* [What to do]
Among the entries below, please repeat exactly and only the lines from the line containing "What three.js and" to the line containing "const innerCorner = 4;", both lines included.

[3D code data]
** start **
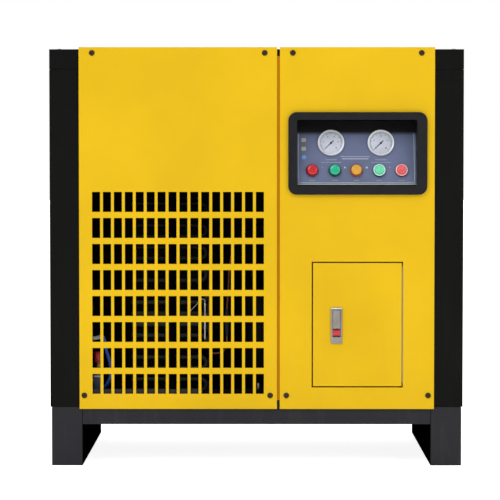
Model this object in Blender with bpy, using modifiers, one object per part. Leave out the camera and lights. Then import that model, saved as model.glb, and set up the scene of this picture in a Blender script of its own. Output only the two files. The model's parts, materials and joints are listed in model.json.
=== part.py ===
"""Refrigerated compressed-air dryer: a sheet-metal cabinet on two skid legs.

Metres, +Z up, the front faces -Y, the origin is on the floor under the middle of the whole object.
"""

import math

import bmesh
import bpy
from mathutils import Matrix, Vector

# ---------------------------------------------------------------- driving dimensions
WIDTH = 0.940  # over the corner posts
HEIGHT = 0.952  # floor to the top edge of the front panels
PANEL_Y = -0.320  # front face of the yellow panels
FRAME_Y = -0.316  # front face of the posts, the legs and the top cover
REAR_Y = 0.300  # outer face of the rear panel
END_Y = 0.328  # the bezel stands this far forward, the pipe stubs this far back
SHEET = 0.0015  # sheet thickness of the panels
GAP = 0.0003  # clearance between pieces that touch
OVERCUT = 0.010  # how far a cutter runs past the face it opens

LEG_OUTER_X = 0.467
LEG_WIDTH = 0.070
LEG_HEIGHT = 0.134
LEG_WALL = 0.003
BEAM_HEIGHT = 0.0356
BEAM_DEPTH = 0.040
PANEL_BOTTOM = 0.130

POST_WIDTH = 0.066
POST_DEPTH = 0.048
POST_TOP = 0.9015
TOP_COVER_LOW = 0.902
TOP_COVER_HIGH = 0.9475
FLOOR_LOW = PANEL_BOTTOM + GAP
FLOOR_TOP = FLOOR_LOW + 0.003

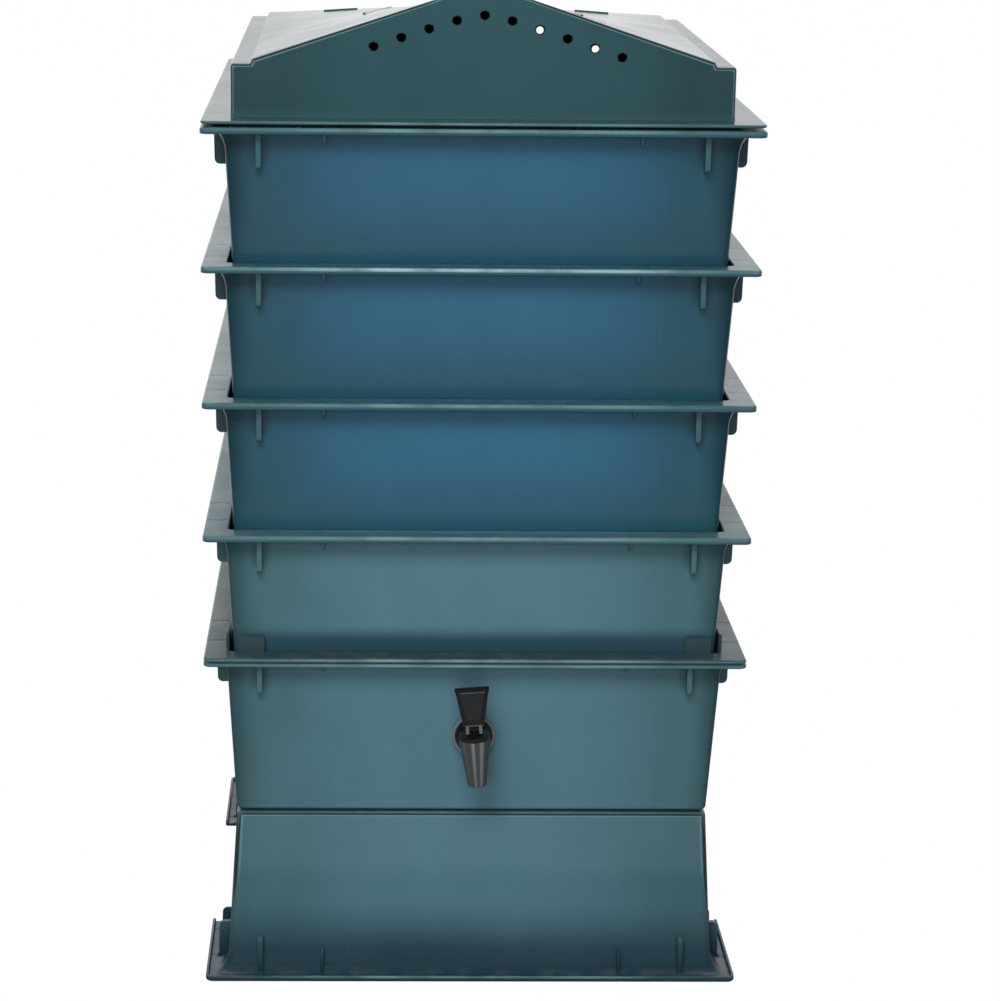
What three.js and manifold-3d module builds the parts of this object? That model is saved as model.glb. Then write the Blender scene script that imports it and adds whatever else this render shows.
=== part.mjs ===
// Stacking wormery: base stand, collector tub with a lever tap, four worm trays and a vented lid.
// Millimetres, +Z up. The origin is on the floor, under the middle of the whole outline.

import * as THREE from "three";
import { mergeVertices } from "three/addons/utils/BufferGeometryUtils.js";
import Module from "manifold-3d";

const wasm = await Module();
wasm.setup();

// Tub form, shared by the trays, the collector and the upturned base
const flangeHalf = 210; // half the width over the flange
const flangeReach = 16.5; // the flange, out from the walls
const wallDraft = 7.5; // the walls lean in by this much, down to the floor
const rimHalf = flangeHalf - flangeReach; // half the width over the walls, under the flange
const footHalf = rimHalf - wallDraft; // half the width over the walls, at the floor
const tubHeight = 133.5;
const wall = 2.5;
const plate = 2.5; // thickness of the flange
const lipThickness = 2.5;
const trayLip = 5; // height of a tray's turned-down edge
const collectorLip = 7;
const coveShelf = 3; // flat strip under the flange, between the cove and the lip
const cove = flangeReach - lipThickness - coveShelf; // hollow round between the wall and the flange
const coveDrop = 20; // height of the hollow round on the wall
const edgeRound = 1.2;
const footRound = 3;
const wallCorner = 6;
const flangeCorner = 5;
const innerCorner = 4;

// Ribs under the flange, on all four sides
const longRibInset = 26.5; // from the corner of the walls
const longRibPlace = rimHalf - longRibInset; // from the middle of a side
const longRibWidth = 4;
const longRibDrop = 33;
const shortRibInset = 75.5;
const shortRibPlace = rimHalf - shortRibInset;
const shortRibWidth = 2;
const shortRibDrop = 14;
const standShortRibDrop = 22;
const ribReach = 7.5; // out from the wall
const ribFlare = 3; // the rib widens where it meets the flange
const ribToe = 4; // round at the lower outer corner

// Stack
const trayCount = 4;
const trayNest = 29.2; // depth of a tray inside the one below
const lowestTrayNest = 35.3; // depth of the lowest tray inside the collector
const seatHeight = 2.2; // plateau on the base, under the collector
const seatInset = 20;
const restGap = 0.3;

// Fins inside a tub that carry the next tray
const finInset = 46; // from the corner of the walls
const finPlace = footHalf - finInset;
const finWidth = 3;
const finReach = 9;

// Slots in a tray's floor
const slotWidth = 6;
const slotPitch = 27;
const slotColumns = 3;
const slotColumnGap = 12;
const slotSideMargin = 21.5; // from the walls to the ends of the slots
const slotRowMargin = 18; // least margin from the walls to the first slot
const slotFieldWidth = 2 * (footHalf - wall - slotSideMargin);
const slotFieldDepth = 2 * (footHalf - wall - slotRowMargin);
const slotLength = (slotFieldWidth - (slotColumns - 1) * slotColumnGap) / slotColumns;
const slotRows = Math.floor((slotFieldDepth - slotWidth) / slotPitch) + 1;

// Tabs that stand up round the collector's mouth
const tabInset = 20; // from the corner of the walls to the middle of a tab
const tabPlace = rimHalf - tabInset;
const tabWidth = 20.7;
const tabHeight = 12.5;

// Openings between the feet of the base
const archWidth = 206;
const archTopWidth = 160;
const archHeight = 72;

// Lid
const lidFit = 3; // gap between the lid's box and the top tray's mouth
const lidHalf = rimHalf - wall - lidFit; // half the width and half the depth of the raised box
const lidFlangeInset = 0.5; // the lid's flange lies this far inside the top tray's
const lidFlangeHalf = flangeHalf - lidFlangeInset;
const lidSkirtDrop = 8; // the walls reach this far below the flange
const lidSeat = 2; // height of the pads that carry the lid on the top tray's flange
const lidPadWidth = 8;
const lidPadLength = 18;
const lidPadPlace = 95; // from the middle of the left or the right side
const shoulderHeight = 40;
const shoulderWidth = 14.5;
const stepHeight = 3.5;
const stepRun = 1.5;
const lidEdgeRound = 2.5;
const ridgeHeight = 92; // at the front
const backRidgeHeight = 50;
const ridgeHalf = 26;
const ridgeRound = 6;
const ventRadius = 3.5;
const ventPitch = 20.5;
const ventsLeft = 4;
const ventsRight = 5;
const ventDrop = 15; // the middle vent, below the front ridge
const backVentPitch = 16.5;
const backVentsFrom = 2; // none near the middle, where the back is low
const backVentsTo = 7;
const backVentDrop = 2.1;
const ventArcRound = 12;

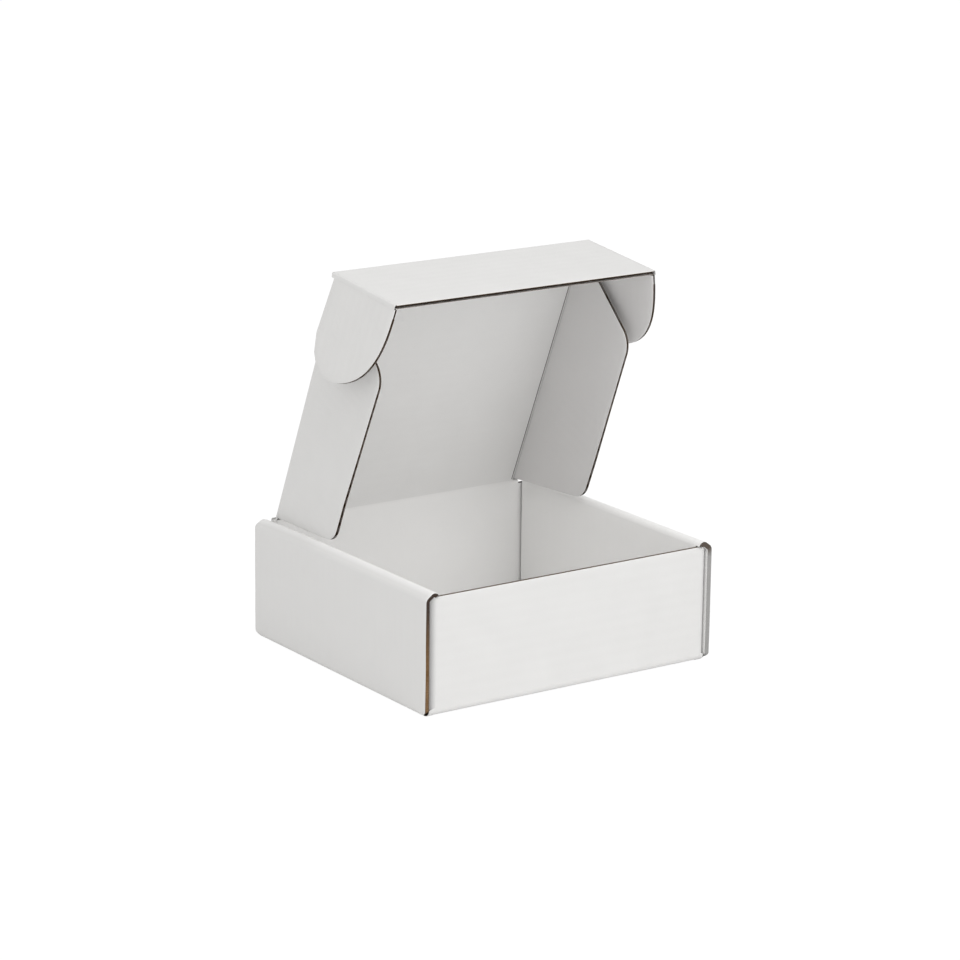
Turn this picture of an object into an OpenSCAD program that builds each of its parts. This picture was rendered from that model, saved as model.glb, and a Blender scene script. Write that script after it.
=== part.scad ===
// Corrugated mailer box: one die cut sheet of fluted board, folded into a tray with
// rolled double side walls and an attached lid with side flaps, a tuck flap and two lock ears.
// +X runs along the front wall to the right, +Y to the hinge at the back, +Z up.
// The origin is the centre of the underside of the tray.

/* [Tray] */
// Outside width of the tray, across both rolled side walls
tray_w = 186; // [140:1:260]
// Outside depth of the tray, from front wall to back wall
tray_d = 170; // [130:1:240]
// Height of the front wall
front_h = 64.5; // [45:0.5:100]
// Height of the back wall's top crease, which is the axis of the lid
hinge_h = 64.3; // [45:0.5:100]
// How far the outer side wall's crease lies below the top of the front wall
outer_drop = 1; // [0.5:0.1:6]
// How far the crease line of the roll rises above the top of the front wall
ridge_rise = 3.3; // [2:0.1:9]
// Length of each corner tab inside the rolled side walls
tab_len = 46; // [20:1:60]
// Height that the corner tabs stay below the top of the front wall
tab_drop = 9; // [6:0.5:20]

/* [Board] */
// Thickness of the board
board_t = 2.8; // [1.5:0.1:5]
// Thickness of each liner
liner_t = 0.42; // [0.2:0.02:0.6]
// Thickness of the fluted medium between the liners
medium_t = 0.4; // [0.2:0.02:0.6]
// Spacing of the flutes
flute_pitch = 6.4; // [3:0.1:9]
// Depth of the open slot along a raw edge that runs beside the flutes
slot_depth = 1.6; // [0.5:0.1:4]
// Inside radius of a fold
fold_r = 0.8; // [0.3:0.1:3]
// Inside radius of the upright folds between the end walls and their corner tabs
corner_r = 1.6; // [0.5:0.1:3]
// Inside radius of the tight fold along the top of the roll
ridge_r = 0.35; // [0.2:0.05:2]
// Width of the pressed score beside the tuck crease, on the inside
score_w = 0.8; // [0.4:0.1:3]
// Depth of the pressed score beside the tuck crease
score_d = 0.5; // [0.2:0.05:1]

/* [Lock tabs] */
// Width of each lock tab that stands in a slot of the bottom
lock_w = 24; // [10:1:50]
// Distance from the middle of the box to each lock tab's middle
lock_y = 44; // [20:1:60]
// Clearance around a lock tab in its slot
lock_clear = 0.3; // [0.1:0.05:1]

/* [Lid] */
// Opening angle of the lid, measured from closed
lid_open = 66.8; // [20:0.5:180]
// Depth of the lid's side flaps, from the middle of the lid's board
side_flap_h = 58.8; // [30:0.5:90]
// Distance from the hinge to the side flap's corner at the crease
flap_back = 2.5; // [2.5:0.5:20]
// Slant of the side flap's edge at the hinge end, in degrees
flap_back_taper = 25; // [5:0.5:45]
// Distance from the tuck crease to the side flap's corner at the crease
flap_front = 3.5; // [3:0.5:20]
// Slant of the side flap's edge at the tuck end, in degrees
flap_front_taper = 21.5; // [18:0.5:40]
// Radius of the side flap's free corner at the hinge end
flap_back_r = 12; // [4:0.5:25]
// Radius of the side flap's free corner at the tuck end
flap_front_r = 12; // [4:0.5:25]

/* [Tuck flap and lock ears] */
// Fold of the tuck flap from the plane of the lid, in degrees
tuck_fold = 73; // [0:1:90]
// Length of the tuck flap, from its crease to its free edge
tuck_h = 60.5; // [30:0.5:70]
// Fold of the lock ears from the plane of the tuck flap, in degrees
ear_fold = 81; // [0:0.5:90]
// Length of a lock ear, from its crease to its tip
ear_len = 54; // [30:1:75]
// Angle by which an ear's back edge flares towards the lid
ear_flare = 1; // [0:1:18]
// Radius of the ear's back corner
ear_corner_r = 20; // [4:0.5:20]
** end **
* [Written solution]
What three.js and manifold-3d module builds the parts of this object? That model is saved as model.glb. Then write the Blender scene script that imports it and adds whatever else this render shows.
=== part.mjs ===
// Stacking wormery: base stand, collector tub with a lever tap, four worm trays and a vented lid.
// Millimetres, +Z up. The origin is on the floor, under the middle of the whole outline.

import * as THREE from "three";
import { mergeVertices } from "three/addons/utils/BufferGeometryUtils.js";
import Module from "manifold-3d";

const wasm = await Module();
wasm.setup();

// Tub form, shared by the trays, the collector and the upturned base
const flangeHalf = 210; // half the width over the flange
const flangeReach = 16.5; // the flange, out from the walls
const wallDraft = 7.5; // the walls lean in by this much, down to the floor
const rimHalf = flangeHalf - flangeReach; // half the width over the walls, under the flange
const footHalf = rimHalf - wallDraft; // half the width over the walls, at the floor
const tubHeight = 133.5;
const wall = 2.5;
const plate = 2.5; // thickness of the flange
const lipThickness = 2.5;
const trayLip = 5; // height of a tray's turned-down edge
const collectorLip = 7;
const coveShelf = 3; // flat strip under the flange, between the cove and the lip
const cove = flangeReach - lipThickness - coveShelf; // hollow round between the wall and the flange
const coveDrop = 20; // height of the hollow round on the wall
const edgeRound = 1.2;
const footRound = 3;
const wallCorner = 6;
const flangeCorner = 5;
const innerCorner = 4;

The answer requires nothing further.